All of these contests find expression in multiple struggles. All have become tragic zero-sum games in
which the interests of each side advance only at the expense of the well-being
and domestic tranquility of another. The
United States is implicated in many of them, but in none of them does or can it
play a decisive role. How will these contests end? Will the geography of the region retain its
Sykes-Picot contours? What new balances
of power and relationships will emerge in the region? What the new mosaic will look like is, of
course, of paramount importance to the shifting coalitions of states, sects,
and tribes from which it is compounded, but it matters greatly to the United
States and other great powers too.
That is because the Middle East occupies a pivotal geostrategic
space. It lies athwart the routes
between Asia, Africa, and Europe. It is
where the world’s energy resources are concentrated. It has become a hub for global finance and
business. It is where three of the
world’s great religions originated and where they now collide. It is the epicenter of terrorism with global
reach. What happens in the Middle East
affects the world’s economic, political, and strategic equilibrium. The Middle East is too important to be left
solely to Middle Easterners.
Yet, the Arab uprisings, revolutions, and
coups of the past two-and-a-half years have repeatedly demonstrated that, for
all our unmatched military power, Americans no longer command the ability to
shape trends in the Middle East. Almost
no one now expects us to do so. Delusions
of imperial omnipotence die hard, but the question of the day is no longer how we
or other outside powers will act to affect the Arab future. Both colonialism and neocolonialism are no
more. For better or ill, the states of
the region have seized control of their own destiny. ما شاء الله (masha'Allah)
– and good luck to them!
As the pieces shift in the Middle East, will
the relationships between its states and outside powers shift as well? It is impossible to imagine that they will
not. Recent events have marginalized
Turkey. What role will it now play? We
have already seen a measure of estrangement between the United States and our
traditional Arab security partners. Saudi
Arabia's refusal to take its seat in the U.N. Security Council reflects
this. Riyadh has not just protested but opted
to avoid daily interactions with the United States that would exacerbate
bilateral tensions over regional issues.
The course of events in Egypt, Bahrain, and Syria has exposed long-concealed
differences in perspective between us and both Arabs and Israelis. Iran is now reaching out to us over the heads
of both.
As America recedes in prestige in the region,
Russia seems to be returning to a position of diplomatic influence. Will Europe, China, and others with a stake
in the restabilization of the Middle East also now assert themselves as
independent actors there? Regional
actors are redoubling their efforts to recruit outside powers to support
them. This could produce some startling
geopolitical realignments.
Before we get to some of these possibilities,
let me briefly review current trends and events, beginning with the
interactions between Israelis and Palestinians.

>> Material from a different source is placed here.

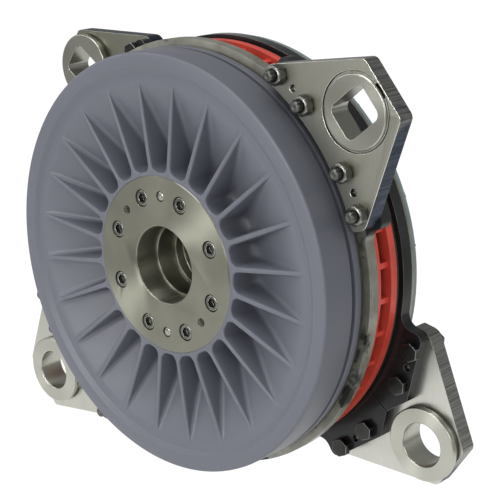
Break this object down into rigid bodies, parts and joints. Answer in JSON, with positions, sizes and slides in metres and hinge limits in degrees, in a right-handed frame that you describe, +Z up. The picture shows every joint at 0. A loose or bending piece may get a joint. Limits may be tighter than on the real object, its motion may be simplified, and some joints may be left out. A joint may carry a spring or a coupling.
{
  "type": "pneumatic clutch brake",
  "caption": "Pneumatic press clutch brake with a ribbed front dish, a red ventilated pressure plate and two lined rings with steel torque lugs.",
  "frame": {"origin": "on the shaft axis in the plane of the hub's front face", "axes": "Y runs along the shaft with the front at -Y, +Z is up and +X is to the right seen from the front"},
  "size_m": [0.6268, 0.1785, 0.5066],
  "materials": {
    "dish_paint": "satin",
    "red_paint": "satin",
    "black_paint": "satin",
    "rear_paint": "satin",
    "turned_steel": "turned",
    "ground_steel": "ground",
    "hardened_steel": "turned",
    "ring_steel": "plain",
    "black_steel": "black oxide",
    "spring_steel": "oiled",
    "bronze": "turned",
    "lining": "moulded friction lining",
    "seal_rubber": "matt"
  },
  "bodies": {
    "rotor": {"hub": "turned_steel", "front_dish": "dish_paint", "fixed_piston": "turned_steel", "rear_plate": "rear_paint", "rear_wear_ring": "ring_steel", "lock_nut": "black_steel", "hub_screws": "black_steel", "hub_dowels": "turned_steel", "guide_pins": "turned_steel", "rear_keys": "ring_steel", "rear_screws": "black_steel", "piston_seal": "seal_rubber", "return_springs": "spring_steel"},
    "pressure_plate": {"pressure_plate": "red_paint", "pin_bushes": "bronze", "barrel_seal": "seal_rubber"},
    "front_ring": {"front_ring_left_half": "ring_steel", "front_ring_right_half": "ring_steel", "front_ring_left_front_lining": "lining", "front_ring_left_back_lining": "lining", "front_ring_right_front_lining": "lining", "front_ring_right_back_lining": "lining", "front_slot_lug": "ground_steel", "front_round_lug": "ground_steel", "front_slot_bush": "hardened_steel", "front_round_bush": "hardened_steel", "front_slot_bush_clip": "spring_steel", "front_round_bush_clip": "spring_steel", "front_lug_studs": "black_steel", "front_lug_nuts": "black_steel", "front_lug_dowels": "ring_steel"},
    "rear_ring": {"rear_ring_right_half": "black_paint", "rear_ring_left_half": "black_paint", "rear_ring_right_front_lining": "lining", "rear_ring_right_back_lining": "lining", "rear_ring_left_front_lining": "lining", "rear_ring_left_back_lining": "lining", "rear_round_lug": "ground_steel", "rear_slot_lug": "ground_steel", "rear_round_bush": "hardened_steel", "rear_slot_bush": "hardened_steel", "rear_round_bush_clip": "spring_steel", "rear_slot_bush_clip": "spring_steel", "rear_lug_bolts": "black_steel", "rear_lug_nuts": "black_steel", "rear_lug_dowels": "ring_steel"}
  },
  "joints": [
    {"name": "plate_slide", "type": "slide", "parent": "rotor", "child": "pressure_plate", "axis": [0, 1, 0], "range_m": [-0.002, 0], "stiffness_N_per_m": 530000, "springref_m": 0.006, "deforming": ["return_springs"]},
    {"name": "front_ring_spin", "type": "hinge", "parent": "rotor", "child": "front_ring", "pos_m": [0, 0.0628, 0], "axis": [0, 1, 0], "continuous": true},
    {"name": "rear_ring_spin", "type": "hinge", "parent": "rotor", "child": "rear_ring", "pos_m": [0, 0.1224, 0], "axis": [0, 1, 0], "continuous": true}
  ]
}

Attention is now focused elsewhere, but the
Israel-Palestine issue remains at the core of Arab indignation and disbelief in
America. Secretary of State Kerry’s
frenetic effort to drag Israel and the usual Palestinians into talks has not
cured this. Very few, if any, in the
region assign any potential value to this latest iteration of the now
notoriously unproductive series of American-organized counterfeit “peace
processes.” The only effects to date of
this latest round have been to delay Palestinian efforts to take Israel to the
International Court of Justice and to accelerate the Jewish state’s drive to
judaize the West Bank and set the stage for more ethnic cleansing when and if regional
chaos produces the political cover to carry it out.
So far, the intermittent meetings between
Tzipi Livni and Saeb Erakat look like yet another political distraction rather
than a path to peace. It would be nice
to be proved wrong, but it’s hard to see anyone other than Israeli construction
companies engaged in settlement-building gaining anything from what is mostly not going on.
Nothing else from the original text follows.